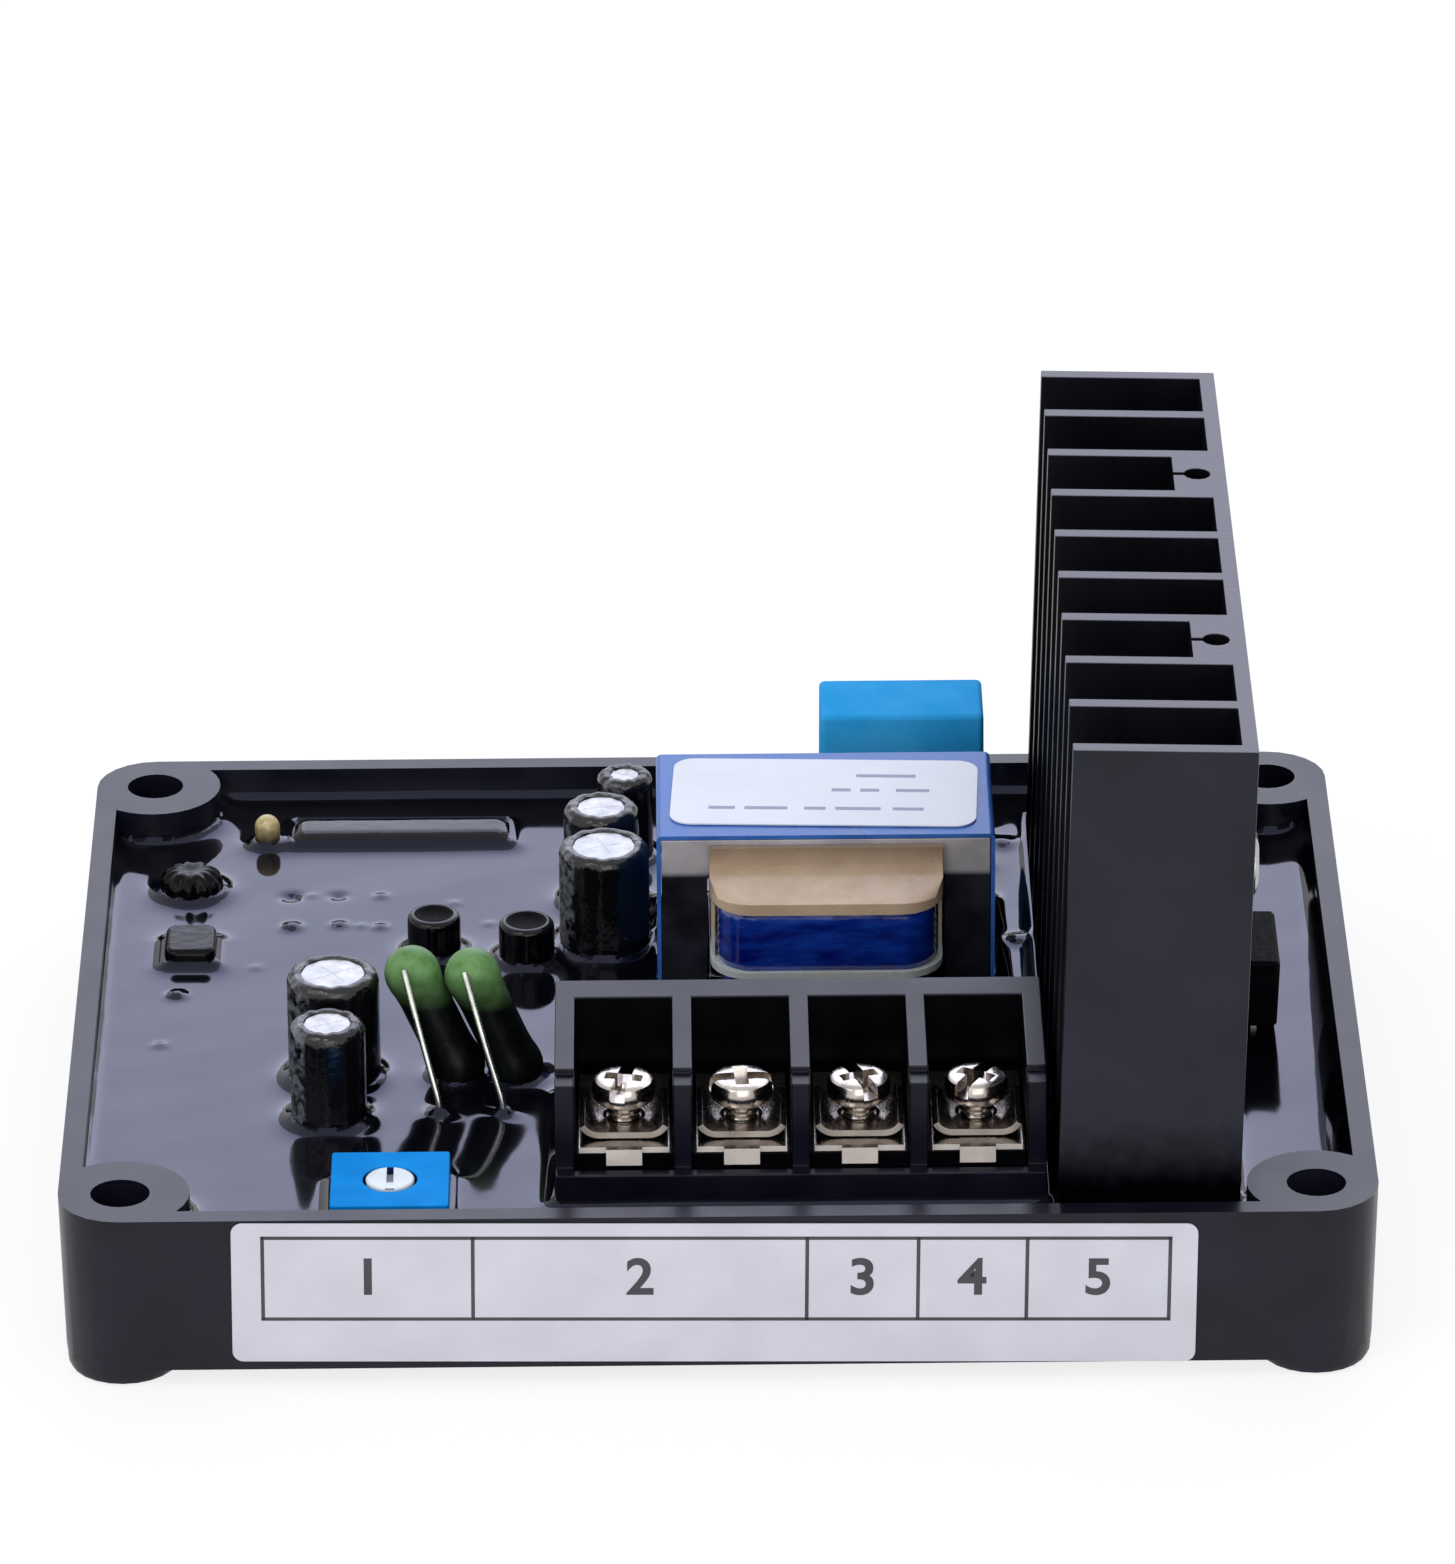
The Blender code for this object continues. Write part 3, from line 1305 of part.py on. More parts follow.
def make_low_round(name, place, radius, top, crown, mat):
    centre = REAR_CORNER + Vector(place)
    body = turned(
        name,
        ((0, top), (radius * 0.55, top - crown * 0.18), (radius * 0.86, top - crown * 0.5),
         (radius, top - crown), (radius, PART_SEAT), (0, PART_SEAT)),
        centre, ROUND,
    )
    join(body, lead(name + "_tail", centre, PART_SEAT + OVERLAP))
    show(body, mat)
    pocket_bar(name + "_pocket", radius, centre)


def make_rating_label(mat):
    """On the front wall, which is drafted, so the label leans back with it."""
    length = RATING_LABEL_LENGTH
    height = RATING_LABEL_HEIGHT
    label = block("rating_label", (-length / 2, -height / 2, 0), (length / 2, height / 2, LABEL_FILM),
                  RATING_LABEL_CORNER)
    draft = atan2(CASE_DRAFT_INSET, CASE_HEIGHT - FOOT_HEIGHT)
    drop = CASE_HEIGHT - RATING_LABEL_Z
    wall_y = -CASE_WIDTH / 2 + drop * sin(draft) / cos(draft)
    turn = Matrix.Rotation(pi / 2 + draft, 4, "X") @ Matrix.Rotation(-RATING_LABEL_TURN, 4, "Z")
    face = Matrix.Translation((RATING_LABEL_X, wall_y, RATING_LABEL_Z))
    label.matrix_world = face @ turn @ Matrix.Translation((0, 0, FILM_GAP + LABEL_FILM / 2))
    show(label, mat)


clear_scene()
model = new_collection("voltage_regulator")
cutters = new_collection("cutters")
sink_frame = make_sink_frame()
bpy.context.view_layer.update()

black_plastic = material("black_plastic", (0.012, 0.012, 0.014), 0.35)
resin = material("resin", (0.008, 0.008, 0.011), 0.08)
fibre = material("fibre_board", (0.08, 0.16, 0.07), 0.5)
anodised = material("anodised", (0.014, 0.014, 0.018), 0.4, 0.2)
steel = material("steel", (0.55, 0.53, 0.5), 0.25, 1.0)
nickel = material("nickel", (0.75, 0.68, 0.62), 0.2, 1.0)
package_black = material("package_black", (0.01, 0.01, 0.011), 0.45)
trimmer_blue = material("trimmer_blue", (0.002, 0.22, 0.68), 0.35)
rotor_white = material("rotor_white", (0.85, 0.85, 0.85), 0.4)
core_steel = material("core_steel", (0.2, 0.18, 0.17), 0.45, 0.6)
bobbin_cream = material("bobbin_cream", (0.55, 0.42, 0.28), 0.4)
winding_blue = material("winding_blue", (0.0, 0.01, 0.2), 0.25)
tape_blue = material("tape_blue", (0.09, 0.18, 0.6), 0.35)
label_white = material("label_white", (0.8, 0.8, 0.85), 0.4)
box_blue = material("box_blue", (0.02, 0.28, 0.66), 0.4)
can_aluminium = material("can_aluminium", (0.85, 0.85, 0.86), 0.25, 1.0)
sleeve_black = material("sleeve_black", (0.01, 0.01, 0.013), 0.2)
green_enamel = material("green_enamel", (0.09, 0.22, 0.06), 0.35)
tinned = material("tinned", (0.7, 0.7, 0.66), 0.25, 1.0)
coated = material("coated", (0.012, 0.012, 0.016), 0.12)
tan_enamel = material("tan_enamel", (0.5, 0.36, 0.17), 0.35)

make_heatsink(anodised)
make_sink_screws(steel)
make_device(package_black, steel)
make_terminal_housing(black_plastic)
make_contact_plates(nickel)
make_clamp_washers(nickel)
make_terminal_screws(nickel)
make_trimmer(trimmer_blue, rotor_white)
make_core(core_steel)
make_bobbin(bobbin_cream)
make_windings(winding_blue)
make_tape(tape_blue, label_white)
make_box_capacitor(box_blue)
for can in FRONT_ELECTROLYTICS:
    make_electrolytic(TERMINAL_CORNER, *can, can_aluminium, sleeve_black)
for can in REAR_ELECTROLYTICS:
    make_electrolytic(CORE_CORNER, *can, can_aluminium, sleeve_black)
for small in SMALL_CAPACITORS:
    make_small_capacitor(*small, sleeve_black)
for index, green in enumerate(GREEN_RESISTORS):
    make_green_resistor(index + 1, green, green_enamel, tinned)
make_low_block("ceramic_resistor", CERAMIC_CENTRE, CERAMIC_LENGTH, CERAMIC_WIDTH, CERAMIC_TOP,
               CERAMIC_EDGE, coated)
make_low_block("coated_film_capacitor", FILM_CENTRE, FILM_LENGTH, FILM_WIDTH, FILM_TOP,
               CERAMIC_EDGE, coated)
make_low_round("upright_resistor", UPRIGHT_CENTRE, UPRIGHT_RADIUS, UPRIGHT_TOP, UPRIGHT_RADIUS,
               tan_enamel)
make_low_round("coated_choke", CHOKE_CENTRE, CHOKE_RADIUS, CHOKE_TOP, CHOKE_RADIUS / 2, coated)
make_rating_label(label_white)
make_case(black_plastic)
make_board(fibre)
make_resin(resin)
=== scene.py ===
"""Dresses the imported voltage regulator: a potted board in an open tray, with a finned heatsink.

Blender 4.5. Metres, +Z up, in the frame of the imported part: +X towards the heatsink, +Y away
from the terminals, and the underside of the tray's feet at zero.
"""
import math

import bmesh
import bpy
import numpy as np
from bpy.props import FloatProperty, FloatVectorProperty, PointerProperty
from mathutils import Matrix, Vector


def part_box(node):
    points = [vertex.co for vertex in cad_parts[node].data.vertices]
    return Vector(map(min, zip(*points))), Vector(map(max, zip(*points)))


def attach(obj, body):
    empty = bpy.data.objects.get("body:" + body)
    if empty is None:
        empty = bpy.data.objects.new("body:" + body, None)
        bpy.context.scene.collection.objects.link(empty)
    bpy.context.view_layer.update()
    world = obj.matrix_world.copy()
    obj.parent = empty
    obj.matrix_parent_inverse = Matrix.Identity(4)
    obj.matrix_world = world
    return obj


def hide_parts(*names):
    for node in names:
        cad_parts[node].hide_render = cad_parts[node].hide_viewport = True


bl_info = {
    "name": "Potted voltage regulator",
    "version": (1, 0, 0),
    "blender": (4, 5, 0),
    "location": "View3D > Sidebar > Regulator",
    "description": "Tray, resin, heatsink, terminals and board parts of a voltage regulator",
    "category": "Add Mesh",
}

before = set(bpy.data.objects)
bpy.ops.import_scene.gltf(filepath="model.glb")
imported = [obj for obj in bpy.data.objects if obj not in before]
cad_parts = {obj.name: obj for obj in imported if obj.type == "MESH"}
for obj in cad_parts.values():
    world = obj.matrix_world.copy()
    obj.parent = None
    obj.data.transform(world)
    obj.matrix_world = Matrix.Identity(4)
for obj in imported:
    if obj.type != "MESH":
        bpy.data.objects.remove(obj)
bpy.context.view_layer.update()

MM = 0.001
ROOT = "regulator"
# How near two points lie that are merged: in new shapes, and in copies of packed ones
WELD = 1e-7
CAD_WELD = 1e-6

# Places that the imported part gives, in metres
RESIN_LEVEL = 0.0123
BOARD_TOP = 0.0063
PART_FOOT = 6.5 * MM
INNER_X = 0.0512
INNER_Y = 0.0412
HOLE_X = 0.048
HOLE_Y = 0.038
BOSS_RADIUS = 0.0056
WAYS = (1, 2, 3, 4)
SINK_DEPTH = 0.01465
SINK_PLACE = (
    Matrix.Translation((0.04165, -0.0393, 0.0065))
    @ Matrix.Rotation(math.radians(1.4), 4, "Y")
    @ Matrix.Translation((-SINK_DEPTH, 0, 0))
)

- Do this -
Repeat exactly, and only, the lines from the one containing "for index, green" through the one containing "zip(*points))), Vector(map(max, zip(*points)))", both included.

- Solution for this problem -
for index, green in enumerate(GREEN_RESISTORS):
    make_green_resistor(index + 1, green, green_enamel, tinned)
make_low_block("ceramic_resistor", CERAMIC_CENTRE, CERAMIC_LENGTH, CERAMIC_WIDTH, CERAMIC_TOP,
               CERAMIC_EDGE, coated)
make_low_block("coated_film_capacitor", FILM_CENTRE, FILM_LENGTH, FILM_WIDTH, FILM_TOP,
               CERAMIC_EDGE, coated)
make_low_round("upright_resistor", UPRIGHT_CENTRE, UPRIGHT_RADIUS, UPRIGHT_TOP, UPRIGHT_RADIUS,
               tan_enamel)
make_low_round("coated_choke", CHOKE_CENTRE, CHOKE_RADIUS, CHOKE_TOP, CHOKE_RADIUS / 2, coated)
make_rating_label(label_white)
make_case(black_plastic)
make_board(fibre)
make_resin(resin)
=== scene.py ===
"""Dresses the imported voltage regulator: a potted board in an open tray, with a finned heatsink.

Blender 4.5. Metres, +Z up, in the frame of the imported part: +X towards the heatsink, +Y away
from the terminals, and the underside of the tray's feet at zero.
"""
import math

import bmesh
import bpy
import numpy as np
from bpy.props import FloatProperty, FloatVectorProperty, PointerProperty
from mathutils import Matrix, Vector


def part_box(node):
    points = [vertex.co for vertex in cad_parts[node].data.vertices]
    return Vector(map(min, zip(*points))), Vector(map(max, zip(*points)))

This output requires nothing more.